Source records:
_ _ _
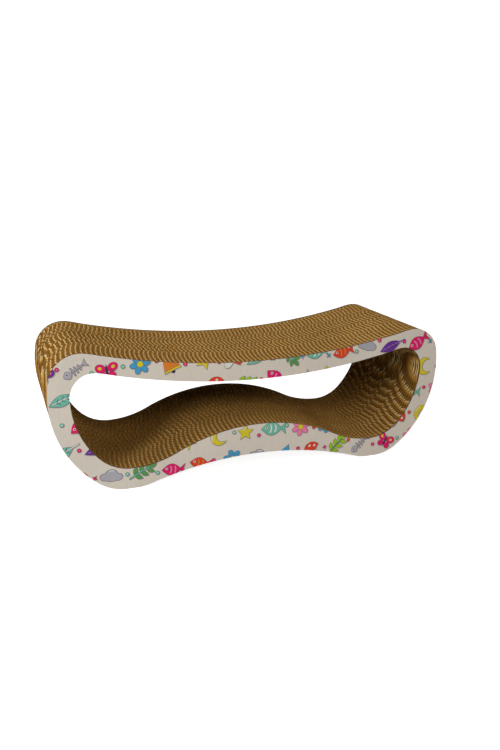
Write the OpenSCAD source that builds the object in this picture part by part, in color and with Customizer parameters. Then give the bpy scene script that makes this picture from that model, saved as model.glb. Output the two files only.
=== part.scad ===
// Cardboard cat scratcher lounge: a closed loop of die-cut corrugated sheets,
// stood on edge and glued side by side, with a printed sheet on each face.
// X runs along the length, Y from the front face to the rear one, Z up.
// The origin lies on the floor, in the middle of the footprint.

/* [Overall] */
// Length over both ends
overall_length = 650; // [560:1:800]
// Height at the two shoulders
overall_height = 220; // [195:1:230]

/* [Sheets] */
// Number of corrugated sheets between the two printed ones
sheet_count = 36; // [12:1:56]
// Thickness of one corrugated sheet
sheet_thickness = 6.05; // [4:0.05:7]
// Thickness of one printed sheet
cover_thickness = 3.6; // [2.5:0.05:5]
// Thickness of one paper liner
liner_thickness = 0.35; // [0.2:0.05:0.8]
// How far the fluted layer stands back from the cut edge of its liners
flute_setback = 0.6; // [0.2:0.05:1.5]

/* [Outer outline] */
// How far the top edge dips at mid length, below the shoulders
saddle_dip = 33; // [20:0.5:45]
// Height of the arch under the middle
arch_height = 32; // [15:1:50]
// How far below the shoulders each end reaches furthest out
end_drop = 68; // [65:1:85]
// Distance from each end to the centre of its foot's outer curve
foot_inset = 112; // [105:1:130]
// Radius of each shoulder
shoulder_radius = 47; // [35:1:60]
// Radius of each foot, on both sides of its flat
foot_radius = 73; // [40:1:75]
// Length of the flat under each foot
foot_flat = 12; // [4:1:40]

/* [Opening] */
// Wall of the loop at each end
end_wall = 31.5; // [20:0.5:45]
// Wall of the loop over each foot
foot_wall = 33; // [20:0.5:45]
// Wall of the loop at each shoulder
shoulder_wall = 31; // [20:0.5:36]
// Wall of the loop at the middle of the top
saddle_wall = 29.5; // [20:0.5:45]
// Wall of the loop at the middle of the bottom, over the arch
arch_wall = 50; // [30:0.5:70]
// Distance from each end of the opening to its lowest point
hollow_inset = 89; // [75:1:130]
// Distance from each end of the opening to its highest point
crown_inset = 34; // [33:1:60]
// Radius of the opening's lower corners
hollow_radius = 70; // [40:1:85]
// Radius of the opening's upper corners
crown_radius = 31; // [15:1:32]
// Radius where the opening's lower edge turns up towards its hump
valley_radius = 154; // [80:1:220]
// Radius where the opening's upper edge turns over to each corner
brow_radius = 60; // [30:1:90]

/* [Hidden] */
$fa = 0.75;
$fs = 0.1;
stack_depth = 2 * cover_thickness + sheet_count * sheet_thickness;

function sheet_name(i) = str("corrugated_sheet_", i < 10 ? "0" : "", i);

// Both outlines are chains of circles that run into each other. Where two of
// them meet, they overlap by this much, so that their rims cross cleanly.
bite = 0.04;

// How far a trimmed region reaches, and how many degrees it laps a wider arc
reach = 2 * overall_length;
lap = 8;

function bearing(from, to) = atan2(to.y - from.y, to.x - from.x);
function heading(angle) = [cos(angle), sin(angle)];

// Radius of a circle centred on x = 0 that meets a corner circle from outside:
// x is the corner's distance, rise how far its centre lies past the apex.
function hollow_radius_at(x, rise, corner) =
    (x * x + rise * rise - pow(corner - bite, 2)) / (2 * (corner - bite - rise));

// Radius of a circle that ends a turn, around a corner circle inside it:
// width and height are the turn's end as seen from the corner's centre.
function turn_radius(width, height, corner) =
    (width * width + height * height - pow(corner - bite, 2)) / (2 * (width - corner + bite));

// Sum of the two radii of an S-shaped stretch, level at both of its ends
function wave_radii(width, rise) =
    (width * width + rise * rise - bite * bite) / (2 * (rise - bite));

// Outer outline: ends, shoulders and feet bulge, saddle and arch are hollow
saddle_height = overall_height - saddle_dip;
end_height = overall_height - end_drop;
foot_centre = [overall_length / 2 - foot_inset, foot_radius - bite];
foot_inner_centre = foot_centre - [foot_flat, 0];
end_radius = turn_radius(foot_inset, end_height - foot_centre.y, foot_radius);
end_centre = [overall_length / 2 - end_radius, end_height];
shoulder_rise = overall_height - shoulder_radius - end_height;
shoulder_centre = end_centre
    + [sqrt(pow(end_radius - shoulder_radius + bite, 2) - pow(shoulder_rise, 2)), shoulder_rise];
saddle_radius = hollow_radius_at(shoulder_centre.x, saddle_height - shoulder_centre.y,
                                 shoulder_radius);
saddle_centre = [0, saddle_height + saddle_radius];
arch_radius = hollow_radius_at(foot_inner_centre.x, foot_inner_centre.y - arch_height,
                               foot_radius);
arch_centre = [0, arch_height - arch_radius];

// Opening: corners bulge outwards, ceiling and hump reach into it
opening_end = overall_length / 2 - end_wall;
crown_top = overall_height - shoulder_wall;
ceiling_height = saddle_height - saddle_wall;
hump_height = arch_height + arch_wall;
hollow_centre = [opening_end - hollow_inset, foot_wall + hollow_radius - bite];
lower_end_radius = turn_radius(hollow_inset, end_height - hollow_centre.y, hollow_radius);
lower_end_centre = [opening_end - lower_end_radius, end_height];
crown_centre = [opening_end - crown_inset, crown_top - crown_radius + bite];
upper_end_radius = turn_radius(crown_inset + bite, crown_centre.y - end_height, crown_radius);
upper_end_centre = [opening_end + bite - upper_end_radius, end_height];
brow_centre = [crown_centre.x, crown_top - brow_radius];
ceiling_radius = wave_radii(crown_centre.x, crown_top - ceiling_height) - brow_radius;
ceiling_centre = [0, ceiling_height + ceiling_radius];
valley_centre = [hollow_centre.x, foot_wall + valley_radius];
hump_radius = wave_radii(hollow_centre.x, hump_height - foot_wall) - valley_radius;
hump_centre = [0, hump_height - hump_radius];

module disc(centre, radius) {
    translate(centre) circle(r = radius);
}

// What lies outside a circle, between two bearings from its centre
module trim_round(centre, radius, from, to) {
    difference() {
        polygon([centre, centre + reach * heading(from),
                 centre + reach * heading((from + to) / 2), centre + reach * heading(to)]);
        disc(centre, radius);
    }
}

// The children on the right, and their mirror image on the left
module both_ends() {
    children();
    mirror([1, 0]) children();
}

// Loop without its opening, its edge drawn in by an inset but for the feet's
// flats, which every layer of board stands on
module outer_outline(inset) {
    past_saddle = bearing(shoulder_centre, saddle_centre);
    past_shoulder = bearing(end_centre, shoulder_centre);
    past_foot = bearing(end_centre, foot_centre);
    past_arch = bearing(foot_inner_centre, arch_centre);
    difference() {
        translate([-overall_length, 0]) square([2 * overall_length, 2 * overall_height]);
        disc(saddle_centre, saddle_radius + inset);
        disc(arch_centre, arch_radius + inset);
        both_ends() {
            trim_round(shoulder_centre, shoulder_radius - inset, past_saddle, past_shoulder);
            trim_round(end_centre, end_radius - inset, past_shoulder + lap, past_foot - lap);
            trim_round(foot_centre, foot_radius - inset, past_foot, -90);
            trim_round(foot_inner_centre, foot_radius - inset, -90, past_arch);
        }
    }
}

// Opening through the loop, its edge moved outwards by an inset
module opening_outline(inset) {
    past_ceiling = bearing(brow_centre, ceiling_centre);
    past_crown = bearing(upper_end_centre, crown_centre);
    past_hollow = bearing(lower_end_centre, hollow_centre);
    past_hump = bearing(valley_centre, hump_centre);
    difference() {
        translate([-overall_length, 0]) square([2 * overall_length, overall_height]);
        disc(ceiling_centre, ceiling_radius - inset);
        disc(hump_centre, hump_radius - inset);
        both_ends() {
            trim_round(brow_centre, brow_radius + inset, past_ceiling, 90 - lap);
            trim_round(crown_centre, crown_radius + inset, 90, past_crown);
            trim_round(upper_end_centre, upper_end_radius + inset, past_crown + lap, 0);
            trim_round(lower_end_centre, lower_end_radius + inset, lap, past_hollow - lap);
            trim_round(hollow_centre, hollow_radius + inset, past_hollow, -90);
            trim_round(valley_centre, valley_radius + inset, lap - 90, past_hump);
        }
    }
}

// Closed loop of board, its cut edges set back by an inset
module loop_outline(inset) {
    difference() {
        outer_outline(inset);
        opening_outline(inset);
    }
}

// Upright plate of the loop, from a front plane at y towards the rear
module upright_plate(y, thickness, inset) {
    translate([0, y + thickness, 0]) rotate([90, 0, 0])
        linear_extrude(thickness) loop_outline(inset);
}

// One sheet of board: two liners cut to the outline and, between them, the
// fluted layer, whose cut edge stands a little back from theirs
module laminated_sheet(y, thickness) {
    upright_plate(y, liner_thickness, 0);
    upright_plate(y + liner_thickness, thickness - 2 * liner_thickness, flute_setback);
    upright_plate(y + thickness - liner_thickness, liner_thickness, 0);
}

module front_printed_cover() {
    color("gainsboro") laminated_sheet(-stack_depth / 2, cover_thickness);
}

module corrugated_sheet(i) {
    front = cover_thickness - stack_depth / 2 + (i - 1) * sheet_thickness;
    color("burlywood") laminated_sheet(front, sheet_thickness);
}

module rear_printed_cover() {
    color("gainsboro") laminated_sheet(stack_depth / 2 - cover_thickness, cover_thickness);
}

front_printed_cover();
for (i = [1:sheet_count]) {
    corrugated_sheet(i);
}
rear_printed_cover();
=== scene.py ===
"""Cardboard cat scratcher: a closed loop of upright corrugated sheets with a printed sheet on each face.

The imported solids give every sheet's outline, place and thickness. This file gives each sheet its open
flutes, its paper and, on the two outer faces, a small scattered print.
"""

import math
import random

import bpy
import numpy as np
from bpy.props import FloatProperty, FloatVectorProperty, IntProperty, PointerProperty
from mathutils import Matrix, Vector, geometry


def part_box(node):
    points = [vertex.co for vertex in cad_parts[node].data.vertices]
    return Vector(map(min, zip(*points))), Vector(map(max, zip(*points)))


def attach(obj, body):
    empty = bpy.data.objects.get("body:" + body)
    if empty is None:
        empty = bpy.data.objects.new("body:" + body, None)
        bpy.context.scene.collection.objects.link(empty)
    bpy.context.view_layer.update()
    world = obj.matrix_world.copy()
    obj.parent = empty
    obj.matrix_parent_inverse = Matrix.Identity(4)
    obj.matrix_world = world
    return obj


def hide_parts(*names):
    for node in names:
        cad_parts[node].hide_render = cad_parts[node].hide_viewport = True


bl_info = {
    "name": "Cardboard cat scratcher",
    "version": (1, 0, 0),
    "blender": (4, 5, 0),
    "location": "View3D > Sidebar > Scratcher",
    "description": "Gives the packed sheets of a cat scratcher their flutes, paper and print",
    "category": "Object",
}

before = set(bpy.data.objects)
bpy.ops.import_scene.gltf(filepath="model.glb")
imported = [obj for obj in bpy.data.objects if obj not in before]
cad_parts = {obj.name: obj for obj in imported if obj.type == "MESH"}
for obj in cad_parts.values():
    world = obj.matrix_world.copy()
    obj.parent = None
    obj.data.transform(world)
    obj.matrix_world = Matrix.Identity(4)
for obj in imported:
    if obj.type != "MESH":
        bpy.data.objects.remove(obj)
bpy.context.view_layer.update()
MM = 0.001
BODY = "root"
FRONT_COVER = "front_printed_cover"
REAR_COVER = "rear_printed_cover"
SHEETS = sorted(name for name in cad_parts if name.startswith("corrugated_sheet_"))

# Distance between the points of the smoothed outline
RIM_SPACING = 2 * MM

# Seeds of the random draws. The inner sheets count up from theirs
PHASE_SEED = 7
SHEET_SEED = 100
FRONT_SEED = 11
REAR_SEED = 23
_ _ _
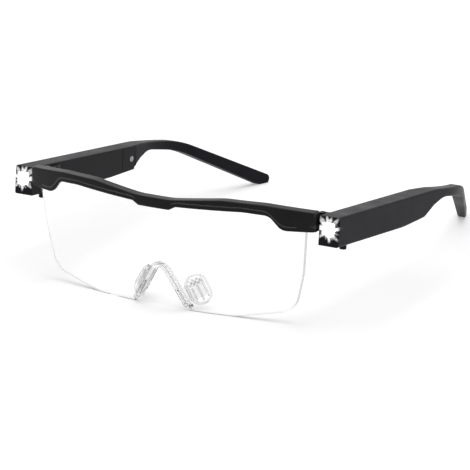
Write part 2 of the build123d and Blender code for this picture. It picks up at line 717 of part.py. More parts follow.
_ _ _
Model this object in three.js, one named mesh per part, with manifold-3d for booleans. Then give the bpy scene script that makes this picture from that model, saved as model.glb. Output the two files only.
_ _ _
Required task: Copy exactly, and only, the lines from the one containing "- cover_thickness, cover_thickness);" through the one containing "if empty is".

Answer to the task:
    color("gainsboro") laminated_sheet(stack_depth / 2 - cover_thickness, cover_thickness);
}

front_printed_cover();
for (i = [1:sheet_count]) {
    corrugated_sheet(i);
}
rear_printed_cover();
=== scene.py ===
"""Cardboard cat scratcher: a closed loop of upright corrugated sheets with a printed sheet on each face.

The imported solids give every sheet's outline, place and thickness. This file gives each sheet its open
flutes, its paper and, on the two outer faces, a small scattered print.
"""

import math
import random

import bpy
import numpy as np
from bpy.props import FloatProperty, FloatVectorProperty, IntProperty, PointerProperty
from mathutils import Matrix, Vector, geometry


def part_box(node):
    points = [vertex.co for vertex in cad_parts[node].data.vertices]
    return Vector(map(min, zip(*points))), Vector(map(max, zip(*points)))


def attach(obj, body):
    empty = bpy.data.objects.get("body:" + body)
    if empty is None:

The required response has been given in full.